SET TASK: Output a verbatim copy of the data, cut off after the line that contains "return np.concatenate([low +".

## start COLLECTED DATA

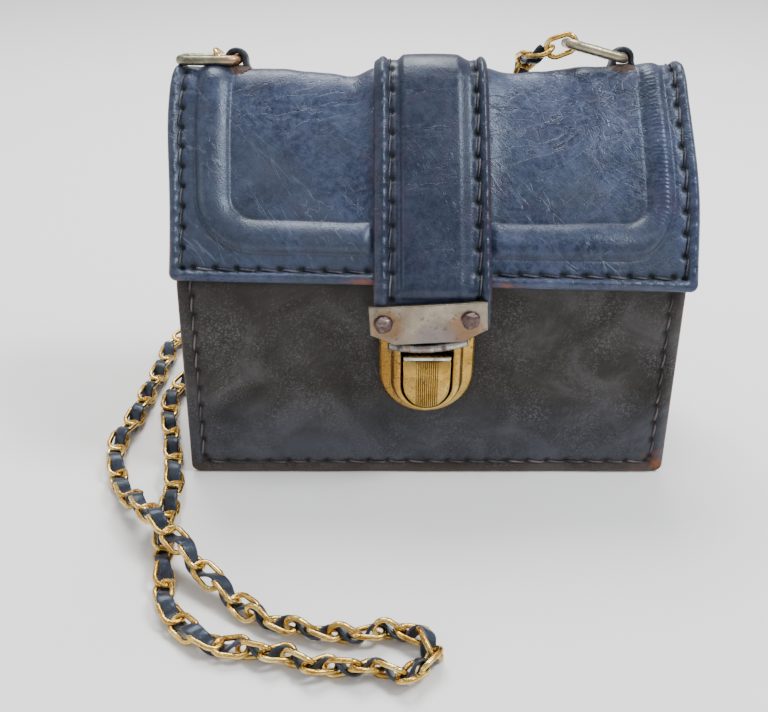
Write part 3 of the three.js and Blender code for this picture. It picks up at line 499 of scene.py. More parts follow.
def graded(low, high, fine, coarse, border):
    """Positions from low to high: fine steps within the border at both ends, coarse between."""
    edge = np.arange(0, border, fine)
    middle = np.linspace(low + border, high - border, int((high - low - 2 * border) / coarse) + 2)
    return np.concatenate([low + edge, middle, high - edge[::-1]])


def place_flap(across, distance, out):
    """The sheet with its lower corners rounded: the edge lifts by the corner's circle and the
    lift fades over the band below the ridge."""
    past = np.maximum(0, np.abs(across) - (FLAP_WIDTH / 2 - FLAP_CORNER))
    corner = FLAP_CORNER - np.sqrt(np.maximum(0, FLAP_CORNER**2 - past**2))
    return on_leather(across, distance + corner * np.maximum(0, 1 - distance / RIDGE_FROM_EDGE), out)


inner = FLAP_THICKNESS / 2
flap_columns = graded(-FLAP_WIDTH / 2 + inner, FLAP_WIDTH / 2 - inner, 0.6, 1.35, 22)
flap_rows = np.concatenate([
    np.arange(inner, 24, 0.6), np.arange(24, crown_run + 12, 0.85),
    np.linspace(crown_run + 12.5, SIDE_LENGTH - 8, 56), SIDE_LENGTH - inner - np.arange(6, -0.1, -0.6),
])
flap = sheet_piece(place_flap, flap_columns, flap_rows, FLAP_THICKNESS, flap_marks)
flap = piece("flap_and_back", *flap[:2], flap_leather, "flap_leather", attributes=flap[2])
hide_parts("back_and_flap")


# The stitches: waxed linen thread, sewn by hand with two needles. Each stitch lies in the seam's
# groove between two awl holes, where its ends go down into the leather.
THREAD_RADIUS, STITCH_RISE, STITCH_DEPTH = 0.38, 0.1, 0.85


def tubes(centres, normals, radius, sides, loop=False):
    """Round tubes along many paths at once: a point of the section lies from the path's point by
    the radius, turned between the given normal and the direction square to it and the path."""
    along = np.gradient(centres, axis=1)
    if loop:
        along = np.roll(centres, -1, 1) - np.roll(centres, 1, 1)
    side = unit(np.cross(along, normals))
    up = unit(np.cross(side, along))
    angle = np.arange(sides) * 2 * np.pi / sides
    circle = np.cos(angle)[:, None] * side[:, :, None, :] + np.sin(angle)[:, None] * up[:, :, None, :]
    points = centres[:, :, None, :] + np.asarray(radius)[..., None, None] * circle
    count, length = centres.shape[:2]
    one = grid_faces(length, sides, wrap=True, loop=loop)
    start = np.arange(count) * length * sides
    faces = (one[None] + start[:, None, None]).reshape(-1, 4)
    ring = np.arange(sides)
    ends = [] if loop else [start[:, None] + ring, start[:, None] + (length - 1) * sides + ring[::-1]]
    return points.reshape(-1, 3), faces, [cap for end in ends for cap in end]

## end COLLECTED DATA

RESPONSE BELOW:
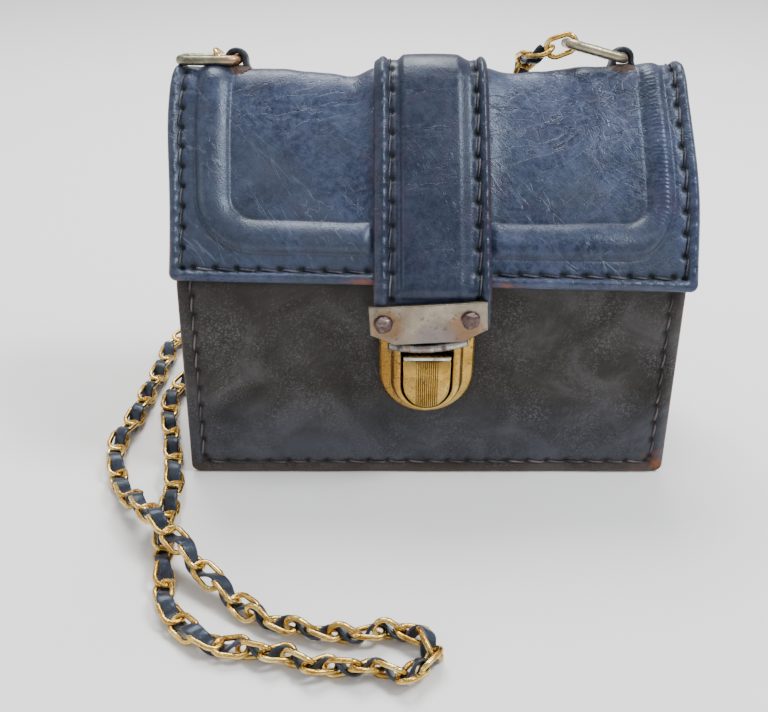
Write part 3 of the three.js and Blender code for this picture. It picks up at line 499 of scene.py. More parts follow.
def graded(low, high, fine, coarse, border):
    """Positions from low to high: fine steps within the border at both ends, coarse between."""
    edge = np.arange(0, border, fine)
    middle = np.linspace(low + border, high - border, int((high - low - 2 * border) / coarse) + 2)
    return np.concatenate([low + edge, middle, high - edge[::-1]])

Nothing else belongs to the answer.